For the rest, the people — even the main protagonists — are often predominantly vehicles for the ideas and arguments. Yet those ideas and arguments are so fascinating, and the narrative tension so taut, that the book is hard to put down.

Ken Liu plays no small part in that: his translation crafts a voice for the book that is wholly accessible to all readers while deliberately not the voice of an English-language writer.

In making their award, the Hugo judges did pay homage to the old, hard SF tradition — and simultaneously asserted its defiantly nonstereotyped good health outside the Western world.

In that multinational context, M&G Books congratulates South African Sarah Lotz on her “best newcomer” award at the recent British Fantasy Awards 2015, for her supernatural thriller The Three.

Other recent SFF worth reading:

  • Joe Abercrombie brings the Shattered Sea trilogy to a subversive end with Half a War (Orbit): a truly shocking set of stings-in-the-tail, gore and severed heads galore — and some of the most musical writing Abercrombie has ever produced.
  • Robin Hobb presents a doorstopper of a middle book for the Fitz and the Fool trilogy in Fool’s Quest (Harper Voyager): a dazzling tour de force that finally unites her Farseer, Liveship Traders, Tawny Man and Rain Wilds worlds.
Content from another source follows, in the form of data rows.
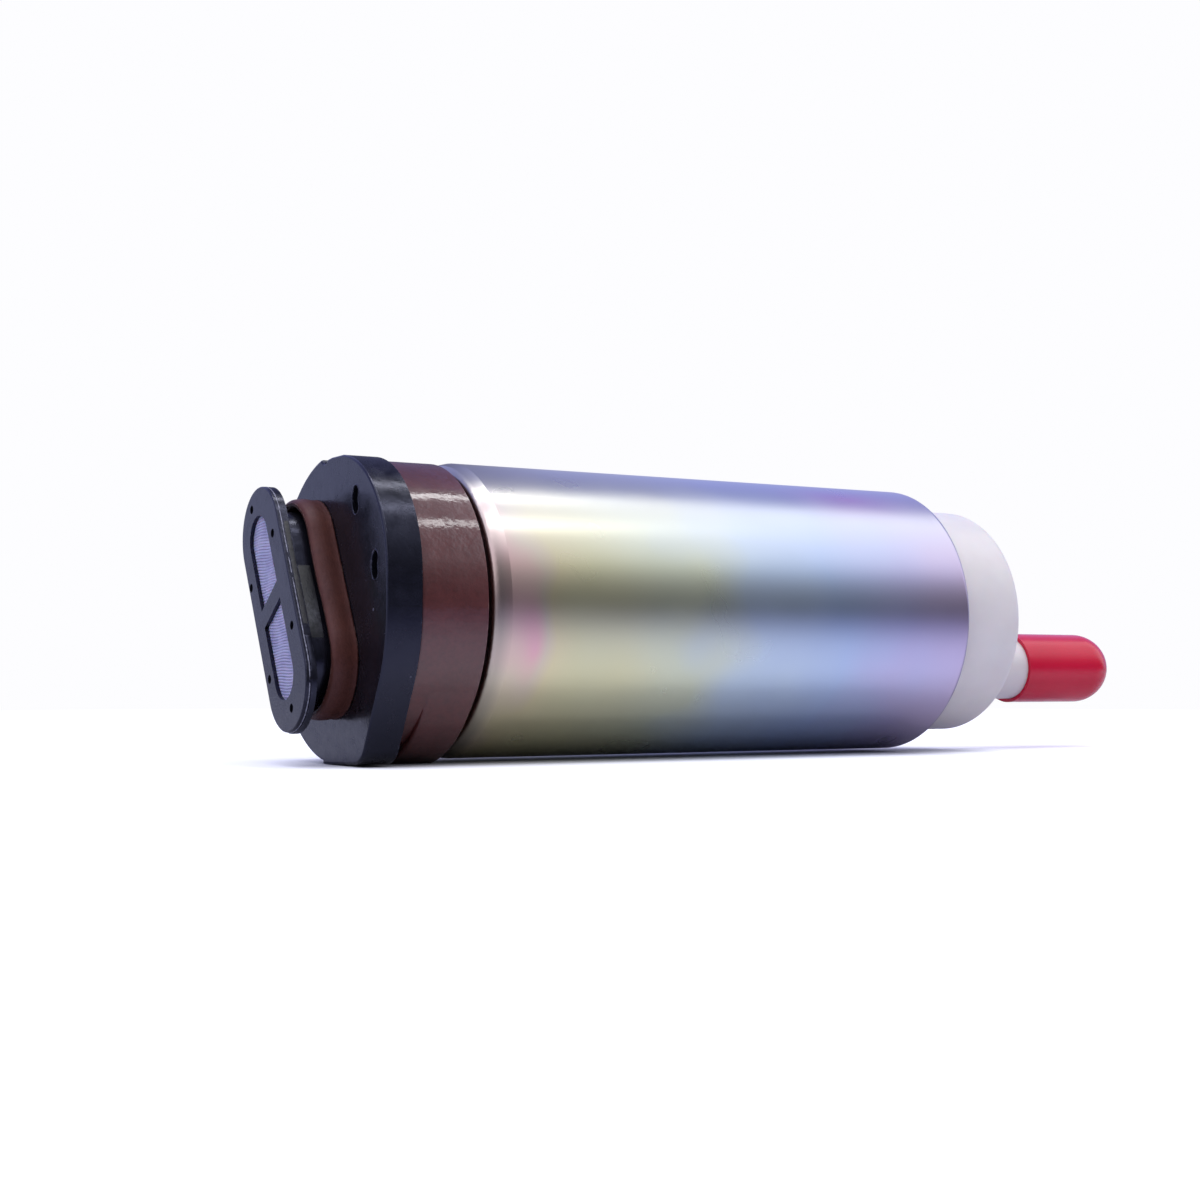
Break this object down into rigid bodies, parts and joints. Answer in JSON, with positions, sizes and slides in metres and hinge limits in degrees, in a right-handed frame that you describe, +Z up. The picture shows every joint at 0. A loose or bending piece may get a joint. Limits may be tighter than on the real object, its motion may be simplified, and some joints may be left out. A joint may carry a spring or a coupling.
{
  "type": "electric fuel pump",
  "caption": "In-tank electric fuel pump in a plated steel can, with a framed inlet strainer at one end and a capped outlet nipple at the other.",
  "frame": {"origin": "on the pump's axis, halfway along the steel can", "axes": "+X along the pump's axis towards the outlet, +Z up as the pump lies on its side"},
  "size_m": [0.1375, 0.038, 0.0384],
  "materials": {
    "zinc_steel": "yellow zinc-passivated drawn steel, satin, faintly iridescent",
    "black_plastic": "glass-filled nylon, moulded semi-gloss",
    "brown_rubber": "moulded nitrile rubber, satin",
    "gauze": "woven nylon filter gauze",
    "seal_rubber": "nitrile O-ring",
    "phenolic": "phenolic resin",
    "shaft_steel": "ground or drawn steel",
    "bush_carbon": "carbon bearing",
    "core_steel": "stacked electrical sheet steel",
    "copper": "copper",
    "ferrite": "sintered ferrite",
    "white_plastic": "moulded acetal, semi-gloss",
    "brass": "turned brass",
    "red_vinyl": "dip-moulded soft vinyl, glossy",
    "brush_carbon": "pressed copper-graphite",
    "tinned_brass": "tinned brass"
  },
  "bodies": {
    "pump": {"can": "zinc_steel", "inlet_plate": "black_plastic", "isolator_sleeve": "brown_rubber", "inlet_grommet": "brown_rubber", "pump_cover": "black_plastic", "pump_casing": "black_plastic", "casing_seal": "seal_rubber", "inlet_bush": "bush_carbon", "outlet_bush": "bush_carbon", "thrust_button": "shaft_steel", "magnet_top": "ferrite", "magnet_bottom": "ferrite", "magnet_clip_left": "shaft_steel", "magnet_clip_right": "shaft_steel", "end_cap": "white_plastic", "cap_seal": "seal_rubber", "check_spring": "shaft_steel", "valve_cage": "brass", "relief_spring": "shaft_steel", "relief_plug": "brass", "brush_spring_left": "shaft_steel", "brush_spring_right": "shaft_steel", "terminal_left": "tinned_brass", "terminal_right": "tinned_brass", "choke_core_left": "ferrite", "choke_core_right": "ferrite", "choke_coil_left": "copper", "choke_coil_right": "copper"},
    "rotor": {"impeller": "phenolic", "shaft": "shaft_steel", "thrust_washers": "phenolic", "armature_core": "core_steel", "core_insulators": "phenolic", "armature_winding": "copper", "commutator_base": "phenolic", "commutator": "copper"},
    "brush_left": {"brush_left": "brush_carbon"},
    "brush_right": {"brush_right": "brush_carbon"},
    "check_valve": {"check_valve": "white_plastic"},
    "relief_ball": {"relief_ball": "shaft_steel"},
    "dust_cover": {"dust_cover": "red_vinyl"},
    "strainer": {"strainer_base": "black_plastic", "strainer_bezel": "black_plastic", "strainer_gauze": "gauze"}
  },
  "joints": [
    {"name": "rotor_spin", "type": "hinge", "parent": "pump", "child": "rotor", "pos_m": [0, 0, 0], "axis": [1, 0, 0], "continuous": true},
    {"name": "brush_left_slide", "type": "slide", "parent": "pump", "child": "brush_left", "axis": [1, 0, 0], "range_m": [0, 0.006], "stiffness_N_per_m": 60, "springref_m": -0.015, "deforming": ["brush_spring_left"]},
    {"name": "brush_right_slide", "type": "slide", "parent": "pump", "child": "brush_right", "axis": [1, 0, 0], "range_m": [0, 0.006], "stiffness_N_per_m": 60, "springref_m": -0.015, "deforming": ["brush_spring_right"]},
    {"name": "check_valve_lift", "type": "slide", "parent": "pump", "child": "check_valve", "axis": [1, 0, 0], "range_m": [0, 0.002], "stiffness_N_per_m": 40, "springref_m": -0.004, "deforming": ["check_spring"]},
    {"name": "relief_ball_lift", "type": "slide", "parent": "pump", "child": "relief_ball", "axis": [1, 0, 0], "range_m": [0, 0.0012], "stiffness_N_per_m": 150, "springref_m": -0.005, "deforming": ["relief_spring"]},
    {"name": "dust_cover_pull", "type": "slide", "parent": "pump", "child": "dust_cover", "axis": [1, 0, 0], "range_m": [0, 0.022]},
    {"name": "strainer_pull", "type": "slide", "parent": "pump", "child": "strainer", "axis": [-1, 0, 0], "range_m": [0, 0.012]}
  ]
}
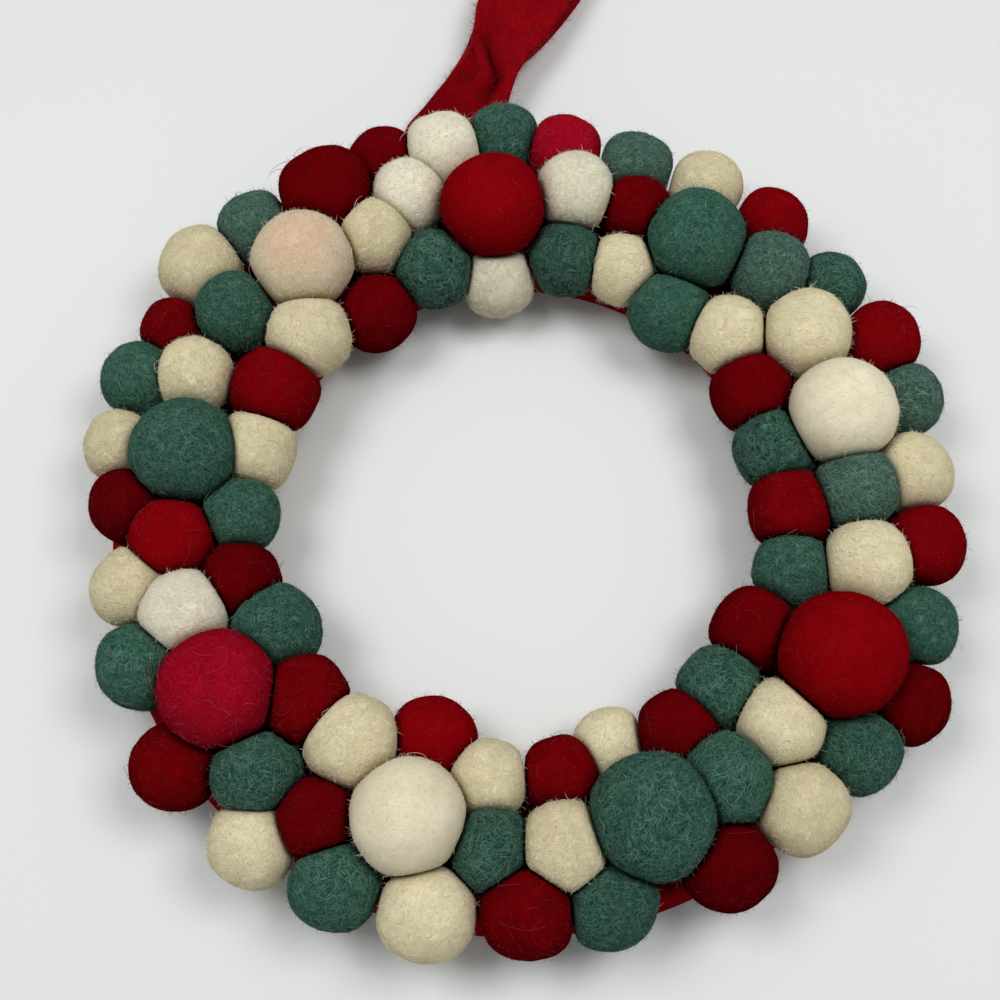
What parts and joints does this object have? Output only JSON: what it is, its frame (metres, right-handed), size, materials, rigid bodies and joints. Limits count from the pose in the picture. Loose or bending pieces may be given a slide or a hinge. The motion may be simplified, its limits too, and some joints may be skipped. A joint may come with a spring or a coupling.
{
  "type": "felt ball wreath",
  "caption": "Round wreath of wool felt balls in three rows on a flat-backed felt ring, with a folded felt hanging loop.",
  "frame": {"origin": "middle of the box's underside, on the surface that the wreath's flat back lies on", "axes": "+Z out of the wreath's face, +Y towards its top and the hanging loop, +X to its right seen from the front"},
  "size_m": [0.2958, 0.3894, 0.0573],
  "materials": {
    "wool_cream": "matte",
    "wool_oatmeal": "matte",
    "wool_white": "matte",
    "wool_blush": "matte",
    "wool_teal": "matte",
    "wool_red": "matte",
    "wool_dark_red": "matte",
    "wool_crimson": "matte",
    "red_felt": "matte"
  },
  "bodies": {
    "root": {"base_ring": "red_felt", "felt_ball_group_01": "wool_blush", "felt_ball_group_02": "wool_teal", "felt_ball_group_03": "wool_cream", "felt_ball_group_04": "wool_red", "felt_ball_group_05": "wool_cream", "felt_ball_group_06": "wool_teal", "felt_ball_group_07": "wool_cream", "felt_ball_group_08": "wool_crimson", "felt_ball_group_09": "wool_white", "felt_ball_group_10": "wool_red", "felt_ball_group_11": "wool_teal", "felt_ball_group_12": "wool_dark_red", "felt_ball_inner_01": "wool_teal", "felt_ball_inner_02": "wool_cream", "felt_ball_inner_05": "wool_dark_red", "felt_ball_inner_06": "wool_teal", "felt_ball_inner_07": "wool_red", "felt_ball_inner_08": "wool_teal", "felt_ball_inner_11": "wool_dark_red", "felt_ball_inner_12": "wool_cream", "felt_ball_inner_13": "wool_red", "felt_ball_inner_15": "wool_red", "felt_ball_inner_18": "wool_teal", "felt_ball_inner_21": "wool_cream", "felt_ball_inner_22": "wool_red", "felt_ball_inner_24": "wool_dark_red", "felt_ball_inner_25": "wool_teal", "felt_ball_inner_26": "wool_oatmeal", "felt_ball_middle_01": "wool_oatmeal", "felt_ball_middle_02": "wool_dark_red", "felt_ball_middle_07": "wool_teal", "felt_ball_middle_08": "wool_cream", "felt_ball_middle_13": "wool_cream", "felt_ball_middle_14": "wool_teal", "felt_ball_middle_16": "wool_dark_red", "felt_ball_middle_17": "wool_teal", "felt_ball_middle_22": "wool_cream", "felt_ball_middle_23": "wool_teal", "felt_ball_middle_27": "wool_red", "felt_ball_outer_01": "wool_crimson", "felt_ball_outer_02": "wool_teal", "felt_ball_outer_03": "wool_cream", "felt_ball_outer_04": "wool_red", "felt_ball_outer_06": "wool_red", "felt_ball_outer_08": "wool_cream", "felt_ball_outer_09": "wool_red", "felt_ball_outer_10": "wool_teal", "felt_ball_outer_12": "wool_teal", "felt_ball_outer_14": "wool_dark_red", "felt_ball_outer_16": "wool_red", "felt_ball_outer_18": "wool_teal", "felt_ball_outer_19": "wool_cream", "felt_ball_outer_21": "wool_teal", "felt_ball_outer_25": "wool_teal", "felt_ball_outer_26": "wool_red", "felt_ball_outer_27": "wool_cream", "felt_ball_outer_28": "wool_teal", "felt_ball_outer_32": "wool_teal", "hanging_loop": "red_felt"}
  },
  "joints": []
}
You can almost hear the tantalising details clicking together like Lego pieces — but it ends on a cliffhanger once more.
  • Kim Stanley Robinson’s Aurora (Orbit) must now be the benchmark for generation starship sagas: a deadpan-straight account of how entropy messes with the best-laid technology, combined with a wonderfully sensitive exploration of what being a human political animal, for better or worse, means.